— Instructions for the task —
Write the data out again, exactly as given.

--- Start of Supplied data ---

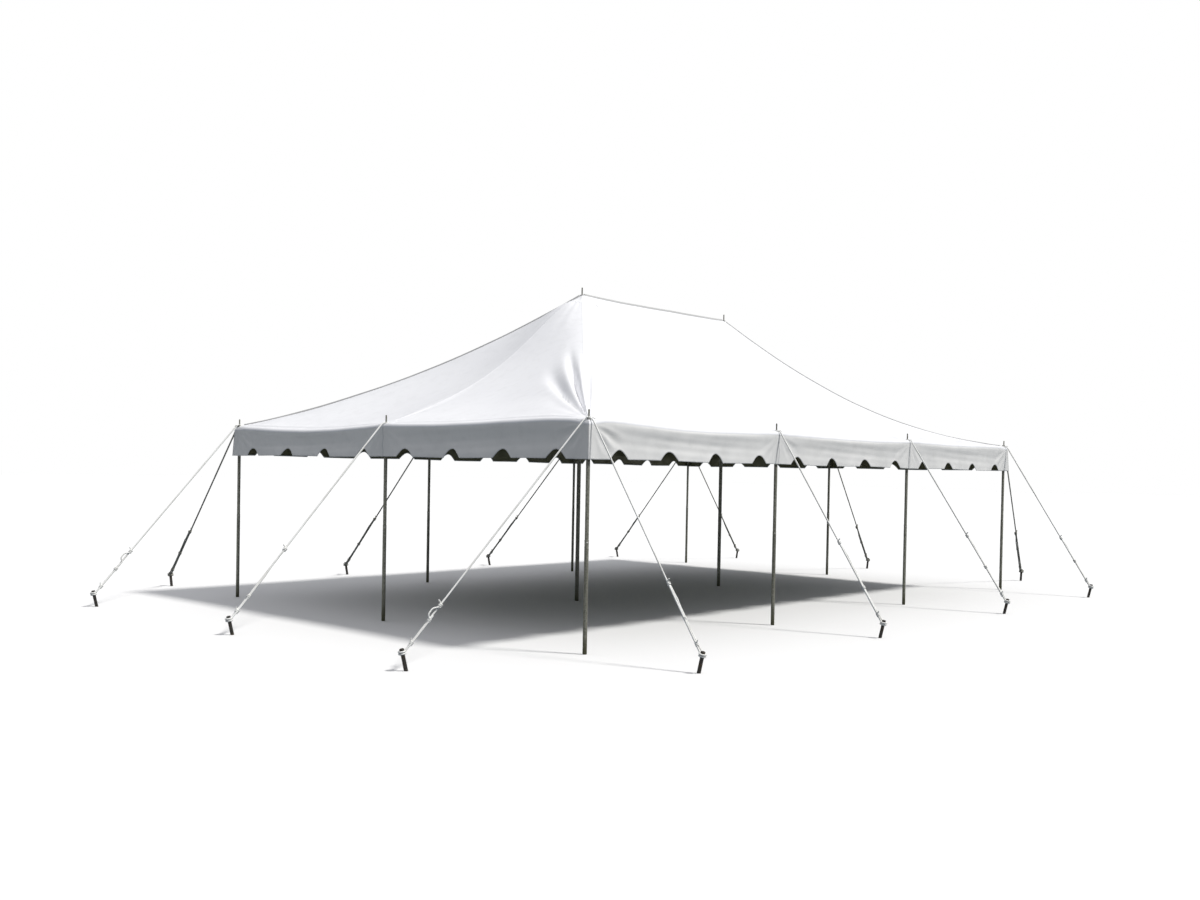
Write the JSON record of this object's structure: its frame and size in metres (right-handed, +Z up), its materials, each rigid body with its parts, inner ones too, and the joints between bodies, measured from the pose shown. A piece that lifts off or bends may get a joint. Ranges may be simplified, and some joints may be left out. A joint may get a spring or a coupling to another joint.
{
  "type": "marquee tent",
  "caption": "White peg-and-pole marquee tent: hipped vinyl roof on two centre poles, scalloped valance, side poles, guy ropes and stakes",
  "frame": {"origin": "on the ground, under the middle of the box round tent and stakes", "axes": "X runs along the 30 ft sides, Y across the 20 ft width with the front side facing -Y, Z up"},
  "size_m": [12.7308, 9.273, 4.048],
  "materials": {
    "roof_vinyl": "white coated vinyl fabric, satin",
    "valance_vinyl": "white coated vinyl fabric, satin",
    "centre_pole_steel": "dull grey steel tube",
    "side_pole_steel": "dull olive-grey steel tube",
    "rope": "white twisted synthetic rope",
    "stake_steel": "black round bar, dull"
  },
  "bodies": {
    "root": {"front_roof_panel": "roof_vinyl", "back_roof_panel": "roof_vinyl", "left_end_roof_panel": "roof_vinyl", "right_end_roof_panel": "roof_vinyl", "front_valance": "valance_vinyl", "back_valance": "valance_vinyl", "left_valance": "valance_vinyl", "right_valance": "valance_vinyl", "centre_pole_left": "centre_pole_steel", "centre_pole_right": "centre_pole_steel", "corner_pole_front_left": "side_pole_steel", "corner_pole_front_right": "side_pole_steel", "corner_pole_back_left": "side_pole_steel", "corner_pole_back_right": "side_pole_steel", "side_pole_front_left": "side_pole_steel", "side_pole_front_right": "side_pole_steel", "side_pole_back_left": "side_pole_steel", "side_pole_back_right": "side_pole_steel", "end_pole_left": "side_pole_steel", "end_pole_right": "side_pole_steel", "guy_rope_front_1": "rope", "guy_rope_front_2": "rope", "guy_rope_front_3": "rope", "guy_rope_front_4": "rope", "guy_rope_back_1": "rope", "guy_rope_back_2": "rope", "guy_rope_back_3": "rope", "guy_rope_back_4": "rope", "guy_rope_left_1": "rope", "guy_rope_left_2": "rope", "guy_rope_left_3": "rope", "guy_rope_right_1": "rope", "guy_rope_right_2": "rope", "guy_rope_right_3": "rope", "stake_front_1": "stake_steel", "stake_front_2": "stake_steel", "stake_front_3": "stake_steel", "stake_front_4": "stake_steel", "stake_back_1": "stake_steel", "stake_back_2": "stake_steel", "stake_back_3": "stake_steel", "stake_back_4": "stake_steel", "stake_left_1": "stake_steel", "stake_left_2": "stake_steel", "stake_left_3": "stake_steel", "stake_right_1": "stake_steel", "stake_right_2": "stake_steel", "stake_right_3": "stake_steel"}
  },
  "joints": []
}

--- End of Supplied data ---

— Exercise result —
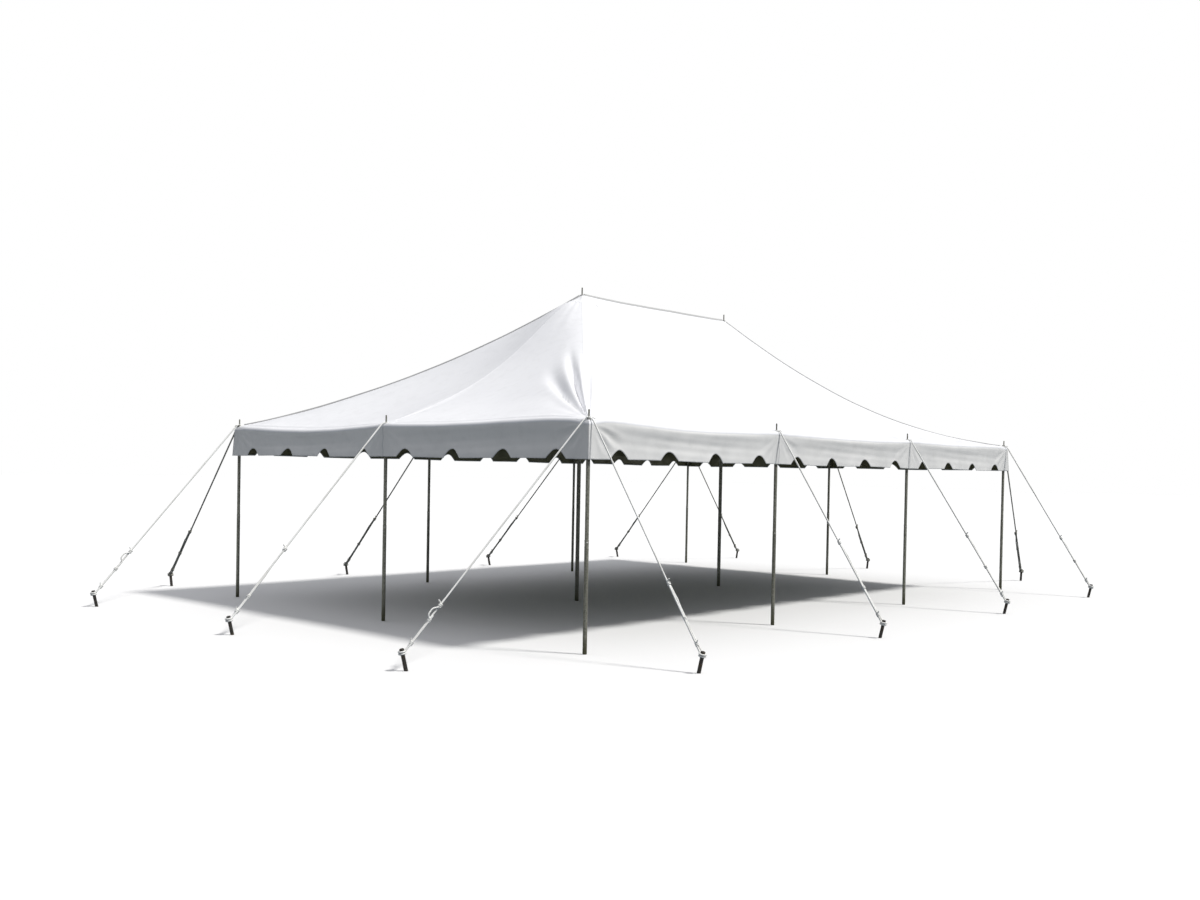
Write the JSON record of this object's structure: its frame and size in metres (right-handed, +Z up), its materials, each rigid body with its parts, inner ones too, and the joints between bodies, measured from the pose shown. A piece that lifts off or bends may get a joint. Ranges may be simplified, and some joints may be left out. A joint may get a spring or a coupling to another joint.
{
  "type": "marquee tent",
  "caption": "White peg-and-pole marquee tent: hipped vinyl roof on two centre poles, scalloped valance, side poles, guy ropes and stakes",
  "frame": {"origin": "on the ground, under the middle of the box round tent and stakes", "axes": "X runs along the 30 ft sides, Y across the 20 ft width with the front side facing -Y, Z up"},
  "size_m": [12.7308, 9.273, 4.048],
  "materials": {
    "roof_vinyl": "white coated vinyl fabric, satin",
    "valance_vinyl": "white coated vinyl fabric, satin",
    "centre_pole_steel": "dull grey steel tube",
    "side_pole_steel": "dull olive-grey steel tube",
    "rope": "white twisted synthetic rope",
    "stake_steel": "black round bar, dull"
  },
  "bodies": {
    "root": {"front_roof_panel": "roof_vinyl", "back_roof_panel": "roof_vinyl", "left_end_roof_panel": "roof_vinyl", "right_end_roof_panel": "roof_vinyl", "front_valance": "valance_vinyl", "back_valance": "valance_vinyl", "left_valance": "valance_vinyl", "right_valance": "valance_vinyl", "centre_pole_left": "centre_pole_steel", "centre_pole_right": "centre_pole_steel", "corner_pole_front_left": "side_pole_steel", "corner_pole_front_right": "side_pole_steel", "corner_pole_back_left": "side_pole_steel", "corner_pole_back_right": "side_pole_steel", "side_pole_front_left": "side_pole_steel", "side_pole_front_right": "side_pole_steel", "side_pole_back_left": "side_pole_steel", "side_pole_back_right": "side_pole_steel", "end_pole_left": "side_pole_steel", "end_pole_right": "side_pole_steel", "guy_rope_front_1": "rope", "guy_rope_front_2": "rope", "guy_rope_front_3": "rope", "guy_rope_front_4": "rope", "guy_rope_back_1": "rope", "guy_rope_back_2": "rope", "guy_rope_back_3": "rope", "guy_rope_back_4": "rope", "guy_rope_left_1": "rope", "guy_rope_left_2": "rope", "guy_rope_left_3": "rope", "guy_rope_right_1": "rope", "guy_rope_right_2": "rope", "guy_rope_right_3": "rope", "stake_front_1": "stake_steel", "stake_front_2": "stake_steel", "stake_front_3": "stake_steel", "stake_front_4": "stake_steel", "stake_back_1": "stake_steel", "stake_back_2": "stake_steel", "stake_back_3": "stake_steel", "stake_back_4": "stake_steel", "stake_left_1": "stake_steel", "stake_left_2": "stake_steel", "stake_left_3": "stake_steel", "stake_right_1": "stake_steel", "stake_right_2": "stake_steel", "stake_right_3": "stake_steel"}
  },
  "joints": []
}